Nonetheless, from what I was able to learn by talking to older people, it seemed to me that in the 1930s America had already made it clear that it was an ally of Stalin and an enemy of Hitler. One of my aunts and her husband emigrated to the USSR in the 1930s and after her husband disappeared into a gulag she returned, and nobody thought anything of it. Hard as it is to believe today, Americans were pretty sanguine about what was going on in Russia.

Not to demean Hilter's concentration camps--in which distant members of my own homogenized American family died--but virtually no Americans knew that it was going on. The abuses of Stalin--which my own aunt could attest to--were considered less reprehensible than the results of Woodrow Wilson's machinations at the end of WWI that are largely to blame for the rise of Nazism.

Hitler knew that if America were to enter the war we would fight on the side of the Allies, so after Pearl Harbor it was a given. Declaring on us was a mere formality. We were fighting with the Brits against the Japanese and we would have fought with them against the Germans. America always sides with Britain, no matter what.

I'm not really complaining, I love dear old England as much as any American. King Arthur, Shakespeare, the Beatles, James Bond. God save the Queen. But love is not rational and it often has dire consequences.

Still, I don't really know whether the world would have turned out better if WWII had gone the other way. But the way it did turn out was surely no better than it was before the war. Was it really worth sixty million deaths? The genie of nuclear weapons out of the bottle? A brand new Jewish nation built--in the stooopidest possible place? A billion people living under communism?

Sixty years later, it's as clear as ever that war is NEVER worth it. Clear to everyone except the selfish, corrupt morons who rule our countries.
 
It's a fairly drastic and all-encompassing description that I can easily see would feed the eager appetites of certain people.

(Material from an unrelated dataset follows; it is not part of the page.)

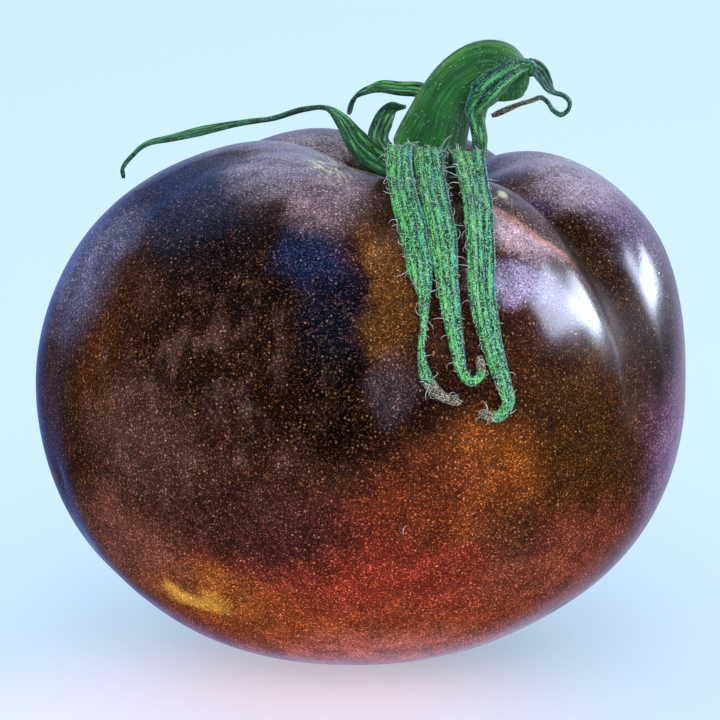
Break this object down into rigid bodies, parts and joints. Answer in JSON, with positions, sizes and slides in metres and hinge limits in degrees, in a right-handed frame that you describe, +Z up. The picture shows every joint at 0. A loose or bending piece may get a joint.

I would appreciate it if you indicated in what way you disagree with the description.
 
Still, I don't really know whether the world would have turned out better if WWII had gone the other way.
Really? I'm having trouble even forming a response to that. :eek:

Sixty years later, it's as clear as ever that war is NEVER worth it. Clear to everyone except the selfish, corrupt morons who rule our countries.
War is bad. Yes. But what do you mean by "worth it"? The American revolutionary war was certainly "worth it" to us. You and I both know that it's not as simple as your statement would indicate. Wars of defense against invaders are clearly worth it to the defenders.